Should you move to a more IEP friendly school district?
It’s not a very popular trend, but this does happen occasionally. Families who move from one school district to another due to their frustration with their current district and the IEP process. But before you say “hey, that’s a great idea!” and call the realtor, there are lots of things to consider. I’ve been asked it often from my clients, “Should I move to a more IEP friendly school district?”
Other reasons to move, besides the child
There are many other reasons to move. You might want to be closer to work, or you got a new job, be closer to family, a bigger house, a smaller house, a newer house or an older fixer-upper that you’re passionate about. Absolutely if it was in your family’s life plans to move at some point, do so. You just now have new factors to consider when you are choosing a home.
Revolving door of school personnel
This is one reason I dislike seeing families move solely because they hear that a certain district is more disability friendly and easier to negotiate with at IEP time. School personnel change all the times. Principals set the tone for their building, and that can change in an instant. Parents use FMLA to have babies and to take care of parents. People move on to different jobs and everything can change in a year or two. Special Ed directors come and go all the time. So do the related services staff such as PTs, OTs and Speech. Most of them are contract employees and move from building to building and district to district quite frequently. Funding changes frequently.
Anecdotal information on moving for an IEP
When you are deciding what is a “good” district for IEPs, who are you talking to? Where did they get their information? I can tell you great stories about every district in this county, and I know I can find one horror story for every district in this county. Everyone’s opinion is largely based on their personal experience, and that changes from family to family.
A district may be more equipped and more experienced in handling one type of disability, so that family’s experience was great. Others, maybe not. I’m currently working with a mom who is really struggling. Two of her kids have IEPs and it’s been a struggle to get them appropriate services. The family has just moved here from a different part of the country within the past few years. On more than one occasion she has shaken her head and said “I don’t get it, so many people told me this was a good school district.” I guess it was, for them. Her experience has been quite different.
I live near what is supposedly one of the best districts in our state and entire country to live. And I could tell you some stories about how they’ve treated kids with special needs that would curl your hair. Just awful. In my mind, they are far from the “best” despite what the media and the test scores tell us.
Impact on siblings, friends
Any move will uproot an entire family. What will the impact be on the siblings? Being a sibling of a child with special needs is very hard. Making an all new circle of friends is really hard. And of course the perception, depending on age, could be that the child with disabilities needs came before the sibling’s needs. How will you handle that?
Actual financial and lifestyle costs of moving
Moving costs money, and lots of it. Your house may have appreciated in value. And you may get a great price on the new place. Yes, you can roll closing costs into payments. It’s still there. You’re still paying for it, just differently. Then there are moving costs, any repairs that need to be done, disconnect and reconnect fees for utilities, any hotel or dog kennel stays and incidentals like takeout food a LOT during the moving process because your kitchen isn’t set up yet. It adds up! Do a cost analysis on what it will cost you to move vs. the cost of the services or program that you are seeking for you child.

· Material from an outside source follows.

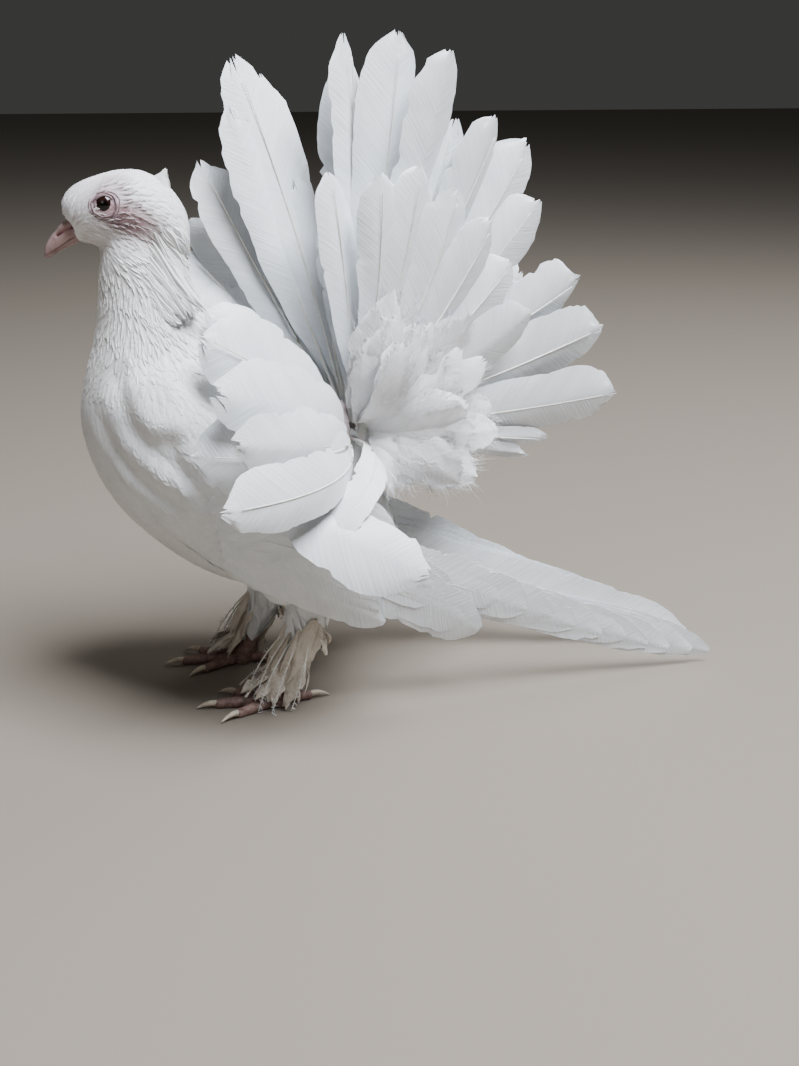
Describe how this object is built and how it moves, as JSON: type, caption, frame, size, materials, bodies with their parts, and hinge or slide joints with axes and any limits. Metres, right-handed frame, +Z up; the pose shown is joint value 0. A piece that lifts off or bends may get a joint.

Don’t forget the lifestyle costs and stress. Buying a home, selling a home and moving are stressful. Having to have your house tidy and “ready to show” every single day for months is exhausting. Being asked to leave your home during the middle of a Sunday so that they can show the house is exhausting. It can take it’s toll on you and your family.
No guarantees and maybe false hope?
If you haven’t guessed it by now, I’m overall not a fan of moving solely for the reason of finding a more “IEP friendly” school district. There are great and terrible experiences in every district. There are no guarantees that you will have smooth sailing just by moving. What if it doesn’t work out? What if your child is still struggling and not making progress? Then what will you do? If you put all your eggs in this basket and you’re still in the same place in a few years, what is next? Of course, as I first pointed out, if I had to or was going to move anyway, then this would absolutely be a consideration (and a strong one!) for me in deciding where the new home would be.
In the end, you have to do what is best for your family. I know a few families that have done this and are doing well in their new spot. Still, the security and routine of your current home adds lots of value to the scenario. I know I live in one of the tougher districts for IEP stuff, when it comes to taking public opinion polls on this. My situation is going well. Everyone’s experience is different.
A reader and Twitter follower gave me something to think about. She had been living in a pretty rural area where PT and OT services were pretty limited. So yes, I would have to agree with her on that. In some rural areas, things like Vision Teachers, Orientation and Mobility, and ABA may not be available. In those instances families may have to move. I take for granted that I live in such an urban area that we have just about everything.